A lire aussi : Viva corrida !
L’habit de lumières a fasciné les plus grands peintres et aujourd’hui encore il inspire les créateurs. Giorgio Armani en a créé un pour le torero Cayetano Rivera. Christian Lacroix pour Chamaco, Javier Conde et Juan Bautista (d’ailleurs confectionnés par la sastreria Fermín).

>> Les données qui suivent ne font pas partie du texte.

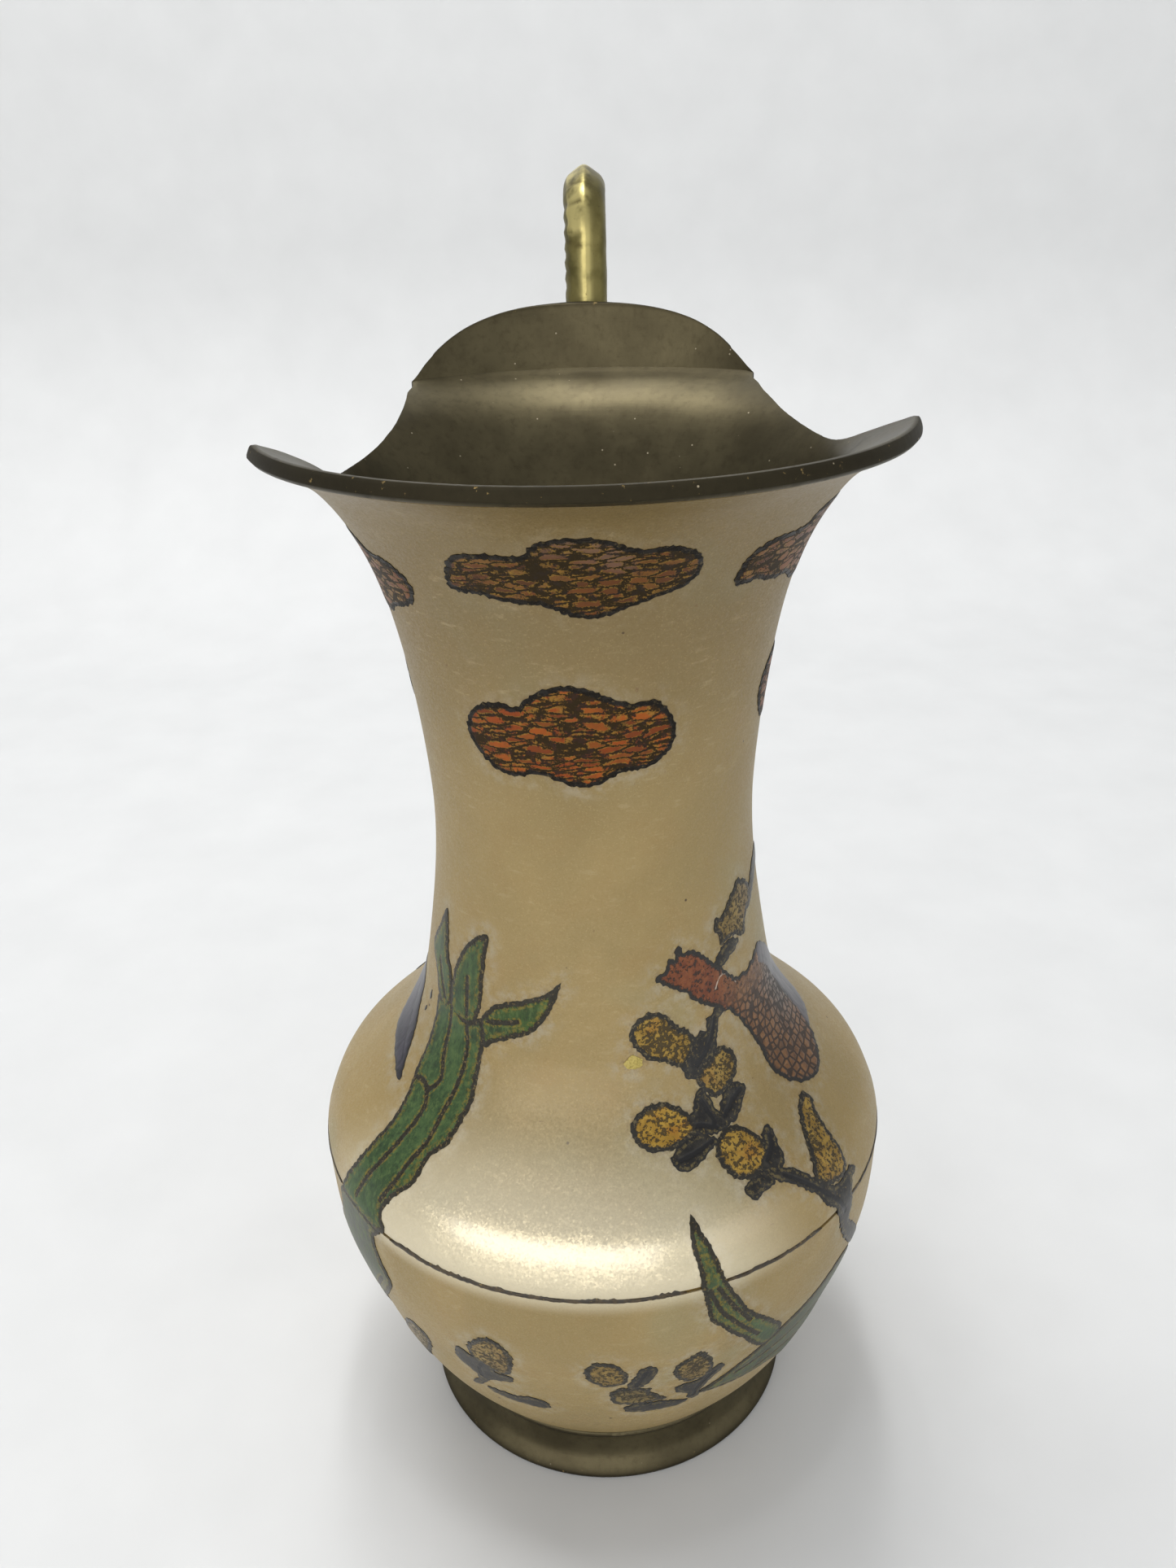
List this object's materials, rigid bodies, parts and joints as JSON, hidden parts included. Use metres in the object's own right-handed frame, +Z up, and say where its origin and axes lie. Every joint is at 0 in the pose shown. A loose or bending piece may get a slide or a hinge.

On sonne encore à la porte ! C’est mon ami matador Marc Serrano qui vient saluer Antonio. Il la connaît bien la sasteria. Il ne peut, cependant, s’empêcher d’admirer chaque recoin de ce merveilleux endroit qui lui rappelle tant de souvenirs. « La première fois que je suis venu chez Fermín, je devais avoir 14 ans. C’est le matador Richard Milian, de qui j’étais très proche, qui m’avait emmené avec lui pour récupérer trois nouveaux costumes qu’il avait commandés. Je voulais être matador. Je n’avais que cette idée en tête. Pénétrer dans ce lieu était pour moi un rêve. J’étais très intimidé. Il y avait une espèce d’atmosphère solennelle. Avec un cérémonial. Il y avait un respect naturel entre Antonio et les toreros qu’il habillait. Et puis il y avait ce décor très feutré, qui est d’ailleurs toujours le même. J’avais l’impression d’être dans un film. Je suis revenu plus tard pour faire, enfin, mon premier costume de lumières. J’étais encore un tout jeune torero. C’était pendant l’hiver 1997. Un costume blanc et or. Avoir mon propre costume me rapprochait de mon rêve, car l’habit fait quand même un peu le moine. L’habit de lumières, c’est comme une tenue officielle. Il nous aide à incarner quelque chose et nous précipite dans quelque chose qui nous dépasse. Ce qui m’avait frappé, malgré mon jeune âge, c’était qu’Antonio s’était occupé de mon habit comme s’il s’occupait de celui d’une vedette. Il traitait tout le monde de la même manière. Avec beaucoup d’attention. Pour lui, un torero est un torero. Il essaie de nous mettre le plus en valeur possible. Il tente de nous sublimer. Ce dont je me souviens aussi, c’est lorsque j’ai essayé mon costume chez lui pour la première fois. C’était tellement serré que je peinais à entrer dedans. Mais c’est ainsi. C’est comme une deuxième peau. On s’y habitue. Avec la chaleur du corps, le costume se relâche légèrement. À ce moment-là, on commence à l’oublier. Ça y est, il fait partie de nous. Il fait ce que nous sommes. Il nous maintient. Il nous soutient. Il nous aide à être. »
Face à face avec la mort
C’est vrai que ces costumes sont foutrement serrés ! J’ai quelquefois assisté à l’habillage de certains copains matadors. Quel effort pour enfiler cet habit ! Avant la corrida, dans sa chambre d’hôtel, le matador se transforme en héros avec l’aide attentionnée et solennelle de son mozo de espada (« valet d’épée »). Une fois le costume enfilé (après une longue bagarre), je me demande toujours : comment réussira-t-il à en sortir ? Il y a quelque chose de tragique dans cet habit qui dévore le matador, quelque chose de fatal. Une fois dedans, c’est comme s’il ne pouvait plus faire machine arrière. Beaucoup de toreros m’ont d’ailleurs confié que c’est à ce moment-là que survenait le pic de peur, d’angoisse. Dans Recouvre-le de lumière, Alain Montcouquiol écrit : « Dans ces moments, les toreros ont le sentiment d’être étouffés par ce costume qui leur colle à la peau. Ils se sentent attachés, écrasés. C’est la peur qui les opprime, le refus inconscient de se laisser passivement transformer en torero, habiller, entourer, transporter jusqu’au lieu du rendez-vous. » Vous comprendrez la responsabilité qui pèse sur les épaules d’Antonio Lopez, sastre de torero, directeur de la maison Fermín.